*Required task*
Please print the full listing exactly.

*Collected material*
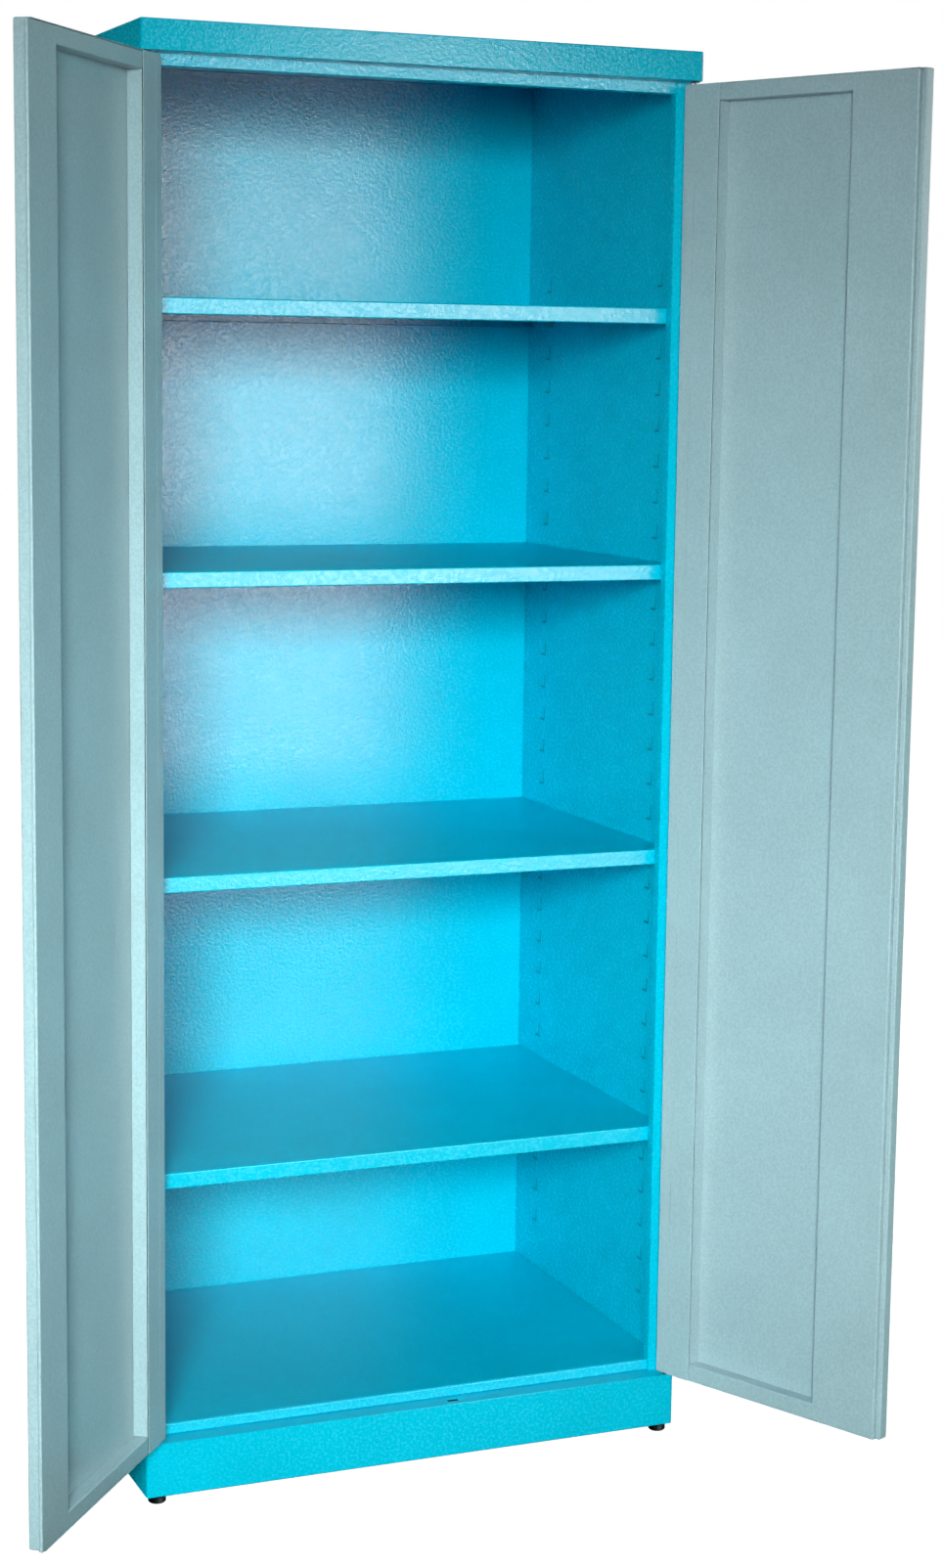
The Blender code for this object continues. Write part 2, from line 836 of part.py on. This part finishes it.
def make_cam(parent):
    """The lock cam: a disc with two scroll slots, one for each rod, and its spindle."""
    near = axis_t - cam_depth - cam_thickness
    disc = prism(circle((0, 0), cam_radius, round_steps), "Y", near, near + cam_thickness)
    cam = make("lock_cam", disc, bright_steel("lock_cam"), parent, smooth=True)
    past = near + cam_thickness + overrun
    cut(cam, merged(*[prism(scroll_slot(turn), "Y", near - overrun, past) for turn in (1, -1)]))
    tip = axis_t - handle_base() - spindle_socket + fit_gap
    weld(cam, prism(circle((0, 0), spindle_radius, small_round_steps), "Y", tip, near + cam_thickness / 2))
    return cam


def handle_base():
    """The depth t of the handle's under side."""
    return door_thickness + fit_gap + lock_bush_flange + fit_gap


def make_handle(parent):
    """The turning handle: hub and lever, with a socket for the spindle and a seat for the key plug."""
    under = axis_t - handle_base()
    top = under - hub_height
    hub = prism(circle((0, 0), hub_radius, round_steps), "Y", top, under)
    handle = make("handle", hub, black_plastic("handle"), parent, smooth=True)
    reach = lever_length - lever_width / 2
    lever = capsule((0, 0), lever_width / 2, reach, small_round_steps)
    weld(handle, prism(lever, "Y", top, top + lever_thickness))
    bevel_edges(handle, lever_bevel, 2)
    socket = circle((0, 0), spindle_radius + fit_gap, small_round_steps)
    cut(handle, prism(socket, "Y", under - spindle_socket, under + overrun))
    seat = circle((0, 0), plug_radius + fit_gap, round_steps)
    cut(handle, prism(seat, "Y", top - overrun, top + plug_length + fit_gap))
    return handle


def make_plug(parent):
    """The key plug in the handle's hub, with its keyway."""
    top = axis_t - handle_base() - hub_height
    barrel = prism(circle((0, 0), plug_radius, round_steps), "Y", top, top + plug_length)
    plug = make("key_plug", barrel, bright_steel("key_plug"), parent, smooth=True)
    low = (-keyway_width / 2, top - overrun, -keyway_height / 2)
    cut(plug, block(low, (keyway_width / 2, top + keyway_depth, keyway_height / 2)))
    return plug


def make_lock_bush(parent):
    """The flanged bush that carries the spindle through the door's skin."""
    outside = axis_t - door_thickness - fit_gap
    inside = axis_t - frame_back + lock_nut_thickness
    flange = circle((0, 0), lock_bush_flange_radius, round_steps)
    rim = prism(flange, "Y", outside - lock_bush_flange, outside)
    bush = make("lock_bush", rim, bright_steel("lock_bush"), parent, smooth=True)
    body = circle((0, 0), lock_bush_radius, round_steps)
    weld(bush, prism(body, "Y", outside - lock_bush_flange / 2, inside))
    bore = circle((0, 0), spindle_radius + fit_gap, small_round_steps)
    cut(bush, prism(bore, "Y", outside - lock_bush_flange - overrun, inside + overrun))
    return bush


def make_lock_nut(parent):
    """The nut that holds the lock bush from inside the door."""
    near = axis_t - frame_back
    nut = prism(circle((0, 0), lock_nut_radius, 6), "Y", near, near + lock_nut_thickness)
    piece = make("lock_nut", nut, bright_steel("lock_nut"), parent)
    bore = circle((0, 0), lock_bush_radius + fit_gap, round_steps)
    cut(piece, prism(bore, "Y", near - overrun, near + lock_nut_thickness + overrun))
    return piece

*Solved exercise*
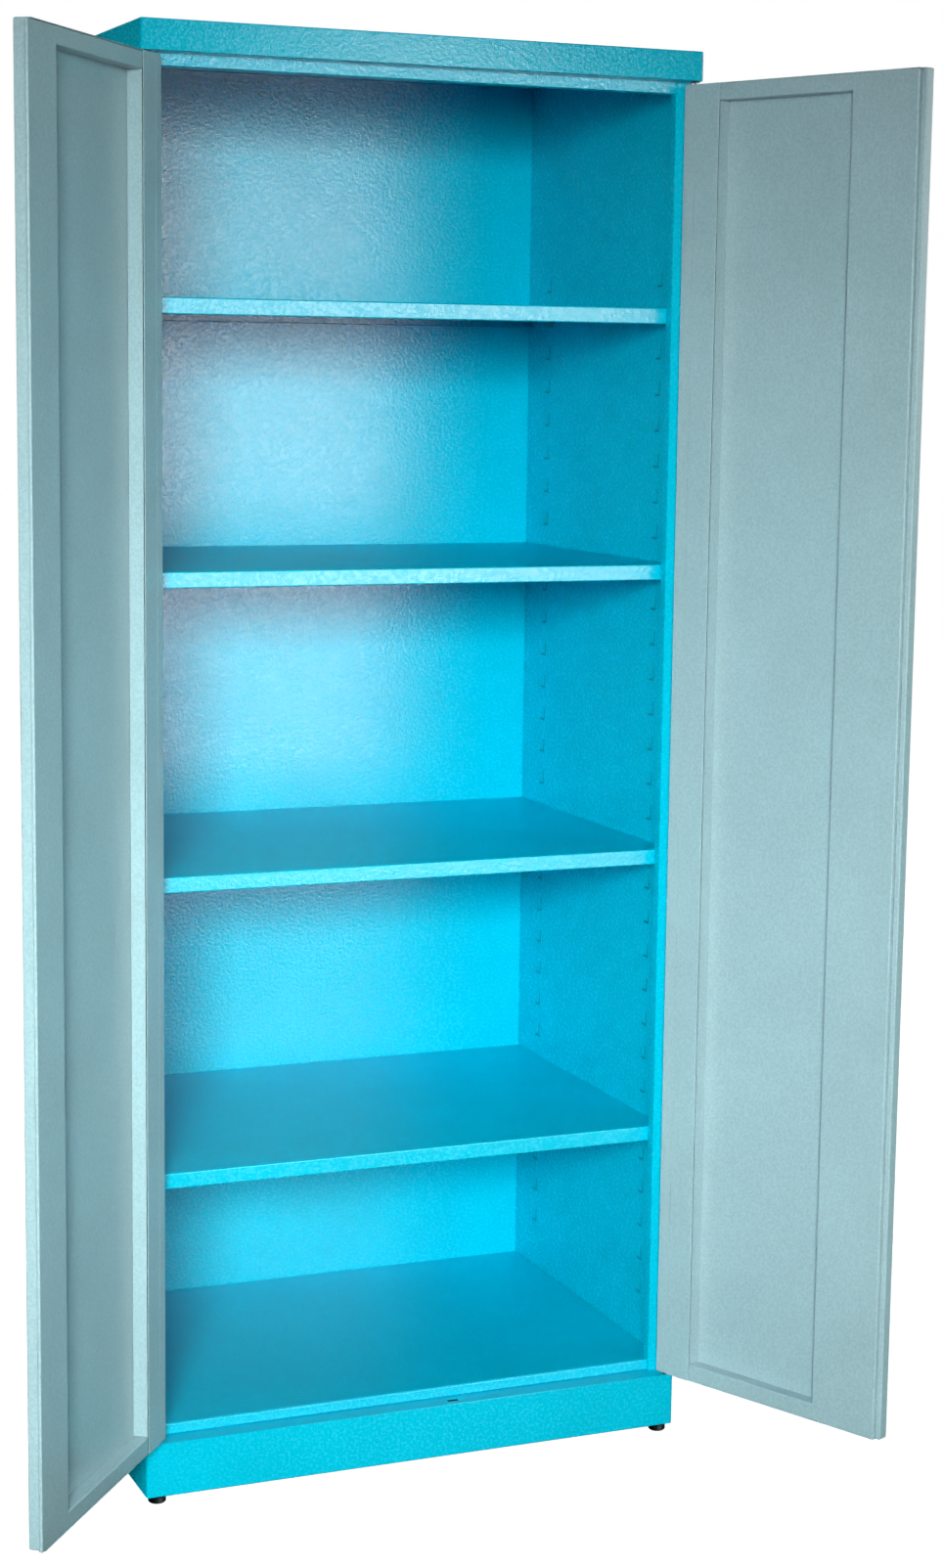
The Blender code for this object continues. Write part 2, from line 836 of part.py on. This part finishes it.
def make_cam(parent):
    """The lock cam: a disc with two scroll slots, one for each rod, and its spindle."""
    near = axis_t - cam_depth - cam_thickness
    disc = prism(circle((0, 0), cam_radius, round_steps), "Y", near, near + cam_thickness)
    cam = make("lock_cam", disc, bright_steel("lock_cam"), parent, smooth=True)
    past = near + cam_thickness + overrun
    cut(cam, merged(*[prism(scroll_slot(turn), "Y", near - overrun, past) for turn in (1, -1)]))
    tip = axis_t - handle_base() - spindle_socket + fit_gap
    weld(cam, prism(circle((0, 0), spindle_radius, small_round_steps), "Y", tip, near + cam_thickness / 2))
    return cam


def handle_base():
    """The depth t of the handle's under side."""
    return door_thickness + fit_gap + lock_bush_flange + fit_gap


def make_handle(parent):
    """The turning handle: hub and lever, with a socket for the spindle and a seat for the key plug."""
    under = axis_t - handle_base()
    top = under - hub_height
    hub = prism(circle((0, 0), hub_radius, round_steps), "Y", top, under)
    handle = make("handle", hub, black_plastic("handle"), parent, smooth=True)
    reach = lever_length - lever_width / 2
    lever = capsule((0, 0), lever_width / 2, reach, small_round_steps)
    weld(handle, prism(lever, "Y", top, top + lever_thickness))
    bevel_edges(handle, lever_bevel, 2)
    socket = circle((0, 0), spindle_radius + fit_gap, small_round_steps)
    cut(handle, prism(socket, "Y", under - spindle_socket, under + overrun))
    seat = circle((0, 0), plug_radius + fit_gap, round_steps)
    cut(handle, prism(seat, "Y", top - overrun, top + plug_length + fit_gap))
    return handle


def make_plug(parent):
    """The key plug in the handle's hub, with its keyway."""
    top = axis_t - handle_base() - hub_height
    barrel = prism(circle((0, 0), plug_radius, round_steps), "Y", top, top + plug_length)
    plug = make("key_plug", barrel, bright_steel("key_plug"), parent, smooth=True)
    low = (-keyway_width / 2, top - overrun, -keyway_height / 2)
    cut(plug, block(low, (keyway_width / 2, top + keyway_depth, keyway_height / 2)))
    return plug


def make_lock_bush(parent):
    """The flanged bush that carries the spindle through the door's skin."""
    outside = axis_t - door_thickness - fit_gap
    inside = axis_t - frame_back + lock_nut_thickness
    flange = circle((0, 0), lock_bush_flange_radius, round_steps)
    rim = prism(flange, "Y", outside - lock_bush_flange, outside)
    bush = make("lock_bush", rim, bright_steel("lock_bush"), parent, smooth=True)
    body = circle((0, 0), lock_bush_radius, round_steps)
    weld(bush, prism(body, "Y", outside - lock_bush_flange / 2, inside))
    bore = circle((0, 0), spindle_radius + fit_gap, small_round_steps)
    cut(bush, prism(bore, "Y", outside - lock_bush_flange - overrun, inside + overrun))
    return bush


def make_lock_nut(parent):
    """The nut that holds the lock bush from inside the door."""
    near = axis_t - frame_back
    nut = prism(circle((0, 0), lock_nut_radius, 6), "Y", near, near + lock_nut_thickness)
    piece = make("lock_nut", nut, bright_steel("lock_nut"), parent)
    bore = circle((0, 0), lock_bush_radius + fit_gap, round_steps)
    cut(piece, prism(bore, "Y", near - overrun, near + lock_nut_thickness + overrun))
    return piece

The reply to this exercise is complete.